● Task objective:
Repeat exactly, please, the lines that begin at the start of the listing and end at the line holding "lip_r = 42; // [41.9:0.1:42.2]".

● Information shown:
--- begin ---

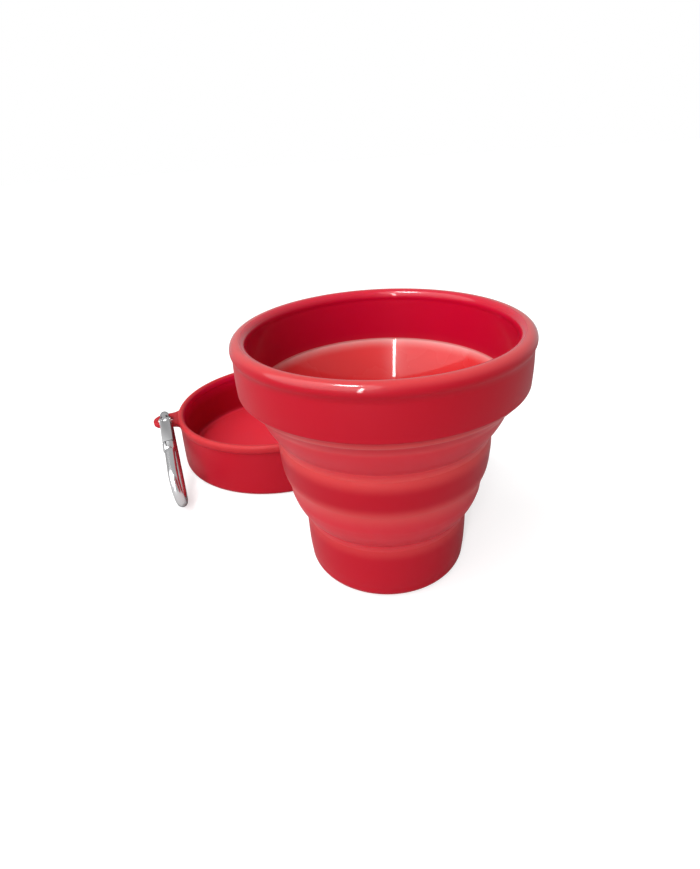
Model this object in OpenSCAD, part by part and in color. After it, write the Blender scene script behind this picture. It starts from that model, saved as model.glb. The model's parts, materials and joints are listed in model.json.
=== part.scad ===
// Collapsible silicone travel cup with its press-on lid and a small carabiner.
// Millimetres, +Z up. The origin is the centre of the cup's underside, on the table.
// The cup is one moulding: two thin webs fold between three stiff tiers.

/* [Cup heights] */
// Height of the stiff base tier
base_h = 19.1; // [18.6:0.1:20]
// Height of the lower folding web
lower_h = 16.4; // [15.5:0.1:17]
// Height of the stiff middle ring
ring_h = 12.3; // [11.5:0.1:13]
// Height of the upper folding web
upper_h = 14.2; // [13.5:0.1:14.8]
// Height of the rim band with its lip
rim_h = 17.4; // [16.8:0.1:18]

/* [Cup radii] */
// Outer radius of the base
base_r = 25.9; // [25:0.1:26]
// Outer radius of the middle ring at its foot
ring_r = 31.6; // [31.2:0.1:32]
// Outer radius of the rim band
band_r = 41.7; // [41.5:0.1:41.8]
// Outer radius of the rounded lip
lip_r = 42; // [41.9:0.1:42.2]

/* [Cup walls] */
// Wall of the base and the middle ring
tier_wall = 3; // [2.6:0.1:3.2]
// Radial wall of the folding webs
web_wall = 1.3; // [1.1:0.1:1.4]
// Wall of the rim band
rim_wall = 4.4; // [4:0.1:4.6]
// Thickness of the cup's floor
floor_t = 3; // [2.4:0.1:3.4]
// Radius of the lip's round section
lip_bead_r = 2.35; // [2.2:0.05:2.4]

/* [Lid] */
// Height of the lid
lid_h = 23.2; // [22.6:0.1:24]
// Thickness of the lid's floor
lid_floor_t = 2; // [1.8:0.1:2.4]
// Wall of the lid
lid_wall = 2; // [1.8:0.1:2.2]
// Half thickness of the lid's lip
lid_bead_r = 1.3; // [1.2:0.05:1.4]
// Height of the lid's lip
lid_bead_h = 3.9; // [3.4:0.1:4.2]

/* [Hang tab] */
// Outer radius of the tab's round tip
tab_tip_r = 5.6; // [5.4:0.1:5.8]
// Radius of the tab's hole
tab_hole_r = 3; // [2.9:0.05:3.1]
// Thickness of the tab
tab_t = 2.2; // [1.8:0.1:2.4]
// Distance of the hole's centre from the lid's axis
tab_reach = 49.6; // [49.4:0.1:50.4]

/* [Carabiner] */
// Radius of the round bar
bar_r = 1.9; // [1.8:0.05:1.95]
// Centreline radius of the narrow end, which hooks the tab
narrow_r = 4.2; // [4.1:0.05:4.3]
// Centreline radius of the broad end
broad_r = 7.5; // [7:0.1:8]
// Distance between the centres of the two ends
clip_span = 34; // [33:0.5:36]
// Width of the gate across its flats
gate_w = 4.2; // [4:0.1:4.4]

/* [Layout] */
// Place of the lid's axis, left and back of the cup
lid_xy = [-49.3, 74.4];
// Direction of the tab, from the lid's axis
tab_angle = -162; // [-164:1:-160]
// Heading of the carabiner's long axis
clip_heading = -67.5; // [-69:0.5:-66]
// Slope of the carabiner, down to the table
clip_slope = 19.9; // [19.5:0.1:19.9]
// Sideways lean of the carabiner
clip_roll = 3.5; // [0:0.5:5]

/* [Hidden] */
$fn = 144;

// Levels of the open cup, and the hairline left where a fold meets the next tier
z_base = base_h;
z_ring = z_base + lower_h;
z_upper = z_ring + ring_h;
z_rim = z_upper + upper_h;
z_top = z_rim + rim_h;
fold_gap = 0.1;

// Radii where the webs meet the tiers
base_top_r = base_r + 0.2;
ring_top_r = ring_r + 0.5;
band_in_r = band_r - rim_wall;
fold_out_r = band_r - 2.5;
band_foot_z = z_rim + 2.8;
base_fillet = 3;
inner_fillet = 2.6;

// Lid outline
lid_bead_mid_r = lip_r + lid_bead_r + 0.05;
lid_top_r = lid_bead_mid_r + 0.85;
lid_foot_r = lid_top_r + 0.8;
lid_fillet = 2;

// Tab: its underside, and the front limb that the carabiner hooks
tab_z = lid_h - 1.1 - tab_t;
limb_reach = (tab_tip_r + tab_hole_r) / 2;
tab_fillet = 4;

// Carabiner: the gate leg's slope in the loop's own plane, and stations along that leg
leg_tilt = asin((broad_r - narrow_r) / clip_span);
leg_len = sqrt(pow(clip_span, 2) - pow(broad_r - narrow_r, 2));
pivot_s = 2.4;
arch_end_s = 0.4;
gate_end_s = 16.9;
nose_s = 17.2;
nose_end_s = 21;
neck_end_s = 24;
tongue_end_s = 20.2;
slot_end_s = 20.7;
ear_r = 1.75;
gate_h = 3.4;
hinge_t = 1.5;
slot_w = hinge_t + 0.2;
rivet_r = 0.75;
rivet_head_r = 1.25;
rivet_head_t = 0.5;

// Straight stretches of the bar are a hair thinner than the bends and end just inside them
lap = 0.2;
straight_r = bar_r - 0.01;
bore_r = 0.75;
bore_start_s = 4.5;
bore_end_s = 12.5;

// Points of a shallow arch from a to b that swells outwards by h
function bow(a, b, h, n = 6) = [for (i = [0:n])
    let (t = i / n, d = b - a) a + d * t + 4 * h * t * (1 - t) * [d[1], -d[0]] / norm(d)];

// Points of a round corner about c
function corner(c, r, from, to, n = 6) = [for (i = [0:n])
    let (a = from + (to - from) * i / n) c + r * [cos(a), sin(a)]];

function reversed(p) = [for (i = [len(p) - 1:-1:0]) p[i]];

// A folding web: its outer line, and the same line moved inwards by the wall
function web_outline(line, foot_wall, head_wall) = concat(line,
    reversed([for (i = [0:len(line) - 1])
        line[i] - [foot_wall + (head_wall - foot_wall) * i / (len(line) - 1), 0]]));

module turned(outline) {
    rotate_extrude() polygon(outline);
}

module base_cup() {
    color("firebrick") turned(concat([[0, 0]],
        corner([base_r - base_fillet, base_fillet], base_fillet, -90, 0),
        bow([base_r, base_fillet + 0.5], [base_top_r, z_base], 0.3),
        [[base_top_r - tier_wall, z_base]],
        corner([base_top_r - tier_wall - inner_fillet, floor_t + inner_fillet], inner_fillet, 0, -90),
        [[0, floor_t]]));
}

module lower_web() {
    knee = [ring_r - 1.6, z_base + 0.6 * lower_h];
    color("indianred") turned(web_outline(concat(
        bow([base_top_r, z_base], knee, 0.5),
        bow(knee + [0.1, 0.3], [ring_r - 0.2, z_ring - fold_gap], -0.2, 3)), web_wall, web_wall));
}

module middle_ring() {
    color("firebrick") turned(concat(
        bow([ring_r - 0.2, z_ring], [ring_top_r, z_upper], 0.7),
        [[ring_top_r - tier_wall + 0.2, z_upper], [ring_r - tier_wall, z_ring]]));
}

module upper_web() {
    knee = [band_r - 4.9, z_upper + 0.77 * upper_h];
    color("indianred") turned(web_outline(concat(
        bow([ring_top_r, z_upper], knee, 0.5),
        bow(knee + [0.2, 0.3], [fold_out_r - 0.1, z_rim - fold_gap], -0.1, 3)),
        web_wall, web_wall + 0.3));
}

// The lip's bead stands on the band; the underside slopes down to the fold
module rim_band() {
    bead = [lip_r - lip_bead_r, z_top - lip_bead_r];
    color("firebrick") turned(concat(
        [[fold_out_r, z_rim], [band_r - 0.3, band_foot_z - 0.3]],
        bow([band_r, band_foot_z + 0.3], [band_r - 0.2, bead[1] - 1.2], 0.1),
        corner(bead, lip_bead_r, -18, 198, 16),
        [[band_in_r + 0.2, bead[1] - 1.2], [band_in_r, z_rim + 1], [band_in_r + 0.1, z_rim]]));
}

// Outline of the lid from its axis along the outside to the top of the lip
function lid_outside() = concat([[0, 0]],
    corner([lid_foot_r - lid_fillet, lid_fillet], lid_fillet, -90, 0),
    [[lid_top_r, lid_h - lid_bead_h - 0.2]],
    corner([lid_bead_mid_r, lid_h - lid_bead_h + lid_bead_r], lid_bead_r, -40, 0, 4),
    corner([lid_bead_mid_r, lid_h - lid_bead_r], lid_bead_r, 0, 90));

module at_lid() {
    translate([lid_xy[0], lid_xy[1], 0]) rotate([0, 0, tab_angle]) children();
}

module lid_dish() {
    lid_in_r = lid_foot_r - lid_wall;
    color("firebrick") at_lid() turned(concat(lid_outside(),
        corner([lid_bead_mid_r, lid_h - lid_bead_r], lid_bead_r, 105, 180, 5),
        corner([lid_bead_mid_r, lid_h - lid_bead_h + lid_bead_r], lid_bead_r, 180, 200, 2),
        [[lid_top_r - lid_wall + 0.1, lid_h - lid_bead_h - 0.2]],
        corner([lid_in_r - inner_fillet, lid_floor_t + inner_fillet], inner_fillet, 0, -90),
        [[0, lid_floor_t]]));
}

// Tab outline, with its long axis on X: a round tip, and a root that flares into the lid
module tab_outline() {
    flare_y = tab_tip_r + tab_fillet;
    flare_x = sqrt(pow(lid_top_r + tab_fillet, 2) - pow(flare_y, 2));
    root_x = lid_top_r - 6;
    difference() {
        union() {
            translate([tab_reach, 0]) circle(tab_tip_r);
            translate([root_x, -tab_tip_r]) square([tab_reach - root_x, 2 * tab_tip_r]);
            translate([root_x, -flare_y]) square([flare_x - root_x, 2 * flare_y]);
        }
        for (side = [-1, 1]) translate([flare_x, side * flare_y]) circle(tab_fillet);
    }
}

module hang_tab() {
    color("firebrick") at_lid() difference() {
        translate([0, 0, tab_z]) linear_extrude(tab_t) tab_outline();
        translate([tab_reach, 0, tab_z - 1]) cylinder(r = tab_hole_r, h = tab_t + 2);
        turned(concat(lid_outside(), [[0, lid_h]]));
    }
}

// The carabiner's own frame: the hooked limb is the origin, X is the long axis,
// Z is across the loop with the gate on top, and Y is square to the loop.
module at_clip() {
    hole = lid_xy + tab_reach * [cos(tab_angle), sin(tab_angle)];
    limb = hole + limb_reach * [cos(clip_heading), sin(clip_heading)];
    translate([limb[0], limb[1], tab_z + tab_t / 2])
        rotate([0, 0, clip_heading]) rotate([0, clip_slope, 0]) rotate([clip_roll, 0, 0]) children();
}

// Stations along the gate leg: X runs down the leg, Z points out of the loop
module at_leg(s) {
    translate([-narrow_r * sin(leg_tilt), 0, narrow_r * cos(leg_tilt)])
        rotate([0, -leg_tilt, 0]) translate([s, 0, 0]) children();
}

module along(r, length, r_end = undef) {
    rotate([0, 90, 0]) cylinder(r1 = r, r2 = is_undef(r_end) ? r : r_end, h = length);
}

// Part of a bent bar in the loop's plane
module bend(r, from, sweep) {
    rotate([90, 0, 0]) rotate([0, 0, from])
        rotate_extrude(angle = sweep) translate([r, 0]) circle(bar_r);
}

module across(r, w) {
    rotate([90, 0, 0]) cylinder(r = r, h = w, center = true);
}

module carabiner_body() {
    color("silver") at_clip() difference() {
        union() {
            bend(narrow_r, 90 + leg_tilt, 180 - 2 * leg_tilt);
            translate([clip_span, 0, 0]) bend(broad_r, -90 - leg_tilt, 180 + 2 * leg_tilt);
            mirror([0, 0, 1]) at_leg(-lap) along(straight_r, leg_len + 2 * lap);
            at_leg(-lap) along(straight_r, arch_end_s + lap);
            at_leg(neck_end_s) along(straight_r, leg_len - neck_end_s + lap);
            at_leg(nose_end_s) along(gate_w / 2 + 0.3, neck_end_s - nose_end_s, straight_r);
            at_leg(nose_s) along(gate_w / 2 + 0.3, nose_end_s - nose_s);
            at_leg(0) translate([0, -hinge_t / 2, -bar_r + 0.2])
                cube([pivot_s, hinge_t, 2 * bar_r - 0.4]);
            at_leg(pivot_s) across(bar_r - 0.2, hinge_t);
        }
        at_leg(pivot_s) across(rivet_r, gate_w);
        at_leg(nose_s - 1) translate([0, -slot_w / 2, -4]) cube([slot_end_s - nose_s + 1, slot_w, 8]);
        for (side = [-1, 1]) at_leg(nose_s - 1)
            translate([0, -4, side * (gate_h / 2 + 1.6) - 1]) cube([neck_end_s - nose_s, 8, 2]);
    }
}

module carabiner_gate() {
    tongue_w = hinge_t - 0.1;
    color("gainsboro") at_clip() difference() {
        union() {
            at_leg(pivot_s) across(ear_r, gate_w);
            at_leg(pivot_s) translate([0, -gate_w / 2, -gate_h / 2])
                cube([gate_end_s - pivot_s, gate_w, gate_h]);
            at_leg(gate_end_s - 1) translate([0, -tongue_w / 2, -gate_h / 2 + 0.3])
                cube([tongue_end_s - gate_end_s + 1, tongue_w, gate_h - 0.6]);
        }
        at_leg(0) translate([-1, -slot_w / 2, -4]) cube([bore_start_s + 1, slot_w, 8]);
        at_leg(pivot_s) across(rivet_r + 0.05, gate_w + 1);
        at_leg(bore_start_s - 1) along(bore_r, bore_end_s - bore_start_s + 1);
    }
}

module gate_rivet() {
    color("silver") at_clip() at_leg(pivot_s) {
        across(rivet_r, gate_w + 0.2);
        for (side = [-1, 1]) translate([0, side * (gate_w + rivet_head_t + 0.1) / 2, 0])
            across(rivet_head_r, rivet_head_t);
    }
}

module gate_spring() {
    color("dimgray") at_clip() at_leg(bore_start_s + 2) difference() {
        along(bore_r - 0.05, bore_end_s - bore_start_s - 2);
        translate([-1, 0, 0]) along(bore_r - 0.3, bore_end_s - bore_start_s);
    }
}

module spring_plunger() {
    color("silver") at_clip() at_leg(bore_start_s - 0.2) along(bore_r - 0.05, 2.2);
}

base_cup();
lower_web();
middle_ring();
upper_web();
rim_band();
lid_dish();
hang_tab();
carabiner_body();
carabiner_gate();
gate_rivet();
gate_spring();
spring_plunger();
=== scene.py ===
"""Collapsible silicone travel cup with its loose lid and a small carabiner, for Blender 4.5."""

import json
import math

import bpy
from mathutils import Matrix, Vector


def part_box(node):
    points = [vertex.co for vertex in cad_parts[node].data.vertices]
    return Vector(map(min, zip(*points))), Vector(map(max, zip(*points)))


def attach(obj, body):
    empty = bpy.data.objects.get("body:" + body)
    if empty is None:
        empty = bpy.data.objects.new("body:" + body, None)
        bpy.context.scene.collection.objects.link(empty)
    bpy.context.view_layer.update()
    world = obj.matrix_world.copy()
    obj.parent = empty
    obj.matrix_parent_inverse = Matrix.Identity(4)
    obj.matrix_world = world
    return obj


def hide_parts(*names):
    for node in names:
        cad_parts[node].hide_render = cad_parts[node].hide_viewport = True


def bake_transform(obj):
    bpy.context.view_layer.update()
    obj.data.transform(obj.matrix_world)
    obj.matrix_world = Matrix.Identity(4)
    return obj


bl_info = {
    "name": "Collapsible travel cup",
    "version": (1, 0, 0),
    "blender": (4, 5, 0),
    "location": "View3D > Sidebar > Travel Cup",
    "description": "Models a folding silicone cup, its lid and a clip around a packed frame",
    "category": "Add Mesh",
}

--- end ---

● The solution:
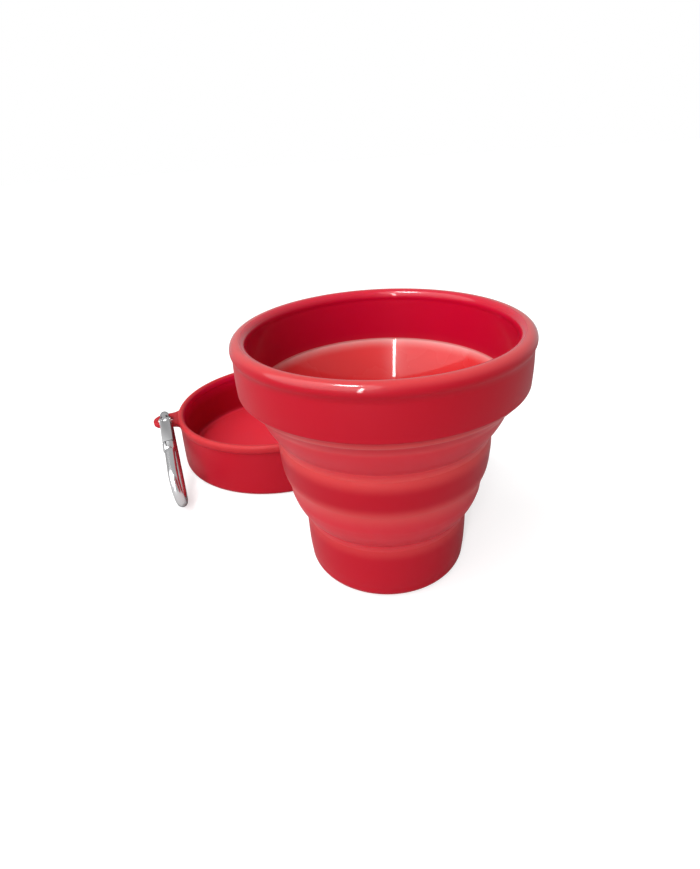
Model this object in OpenSCAD, part by part and in color. After it, write the Blender scene script behind this picture. It starts from that model, saved as model.glb. The model's parts, materials and joints are listed in model.json.
=== part.scad ===
// Collapsible silicone travel cup with its press-on lid and a small carabiner.
// Millimetres, +Z up. The origin is the centre of the cup's underside, on the table.
// The cup is one moulding: two thin webs fold between three stiff tiers.

/* [Cup heights] */
// Height of the stiff base tier
base_h = 19.1; // [18.6:0.1:20]
// Height of the lower folding web
lower_h = 16.4; // [15.5:0.1:17]
// Height of the stiff middle ring
ring_h = 12.3; // [11.5:0.1:13]
// Height of the upper folding web
upper_h = 14.2; // [13.5:0.1:14.8]
// Height of the rim band with its lip
rim_h = 17.4; // [16.8:0.1:18]

/* [Cup radii] */
// Outer radius of the base
base_r = 25.9; // [25:0.1:26]
// Outer radius of the middle ring at its foot
ring_r = 31.6; // [31.2:0.1:32]
// Outer radius of the rim band
band_r = 41.7; // [41.5:0.1:41.8]
// Outer radius of the rounded lip
lip_r = 42; // [41.9:0.1:42.2]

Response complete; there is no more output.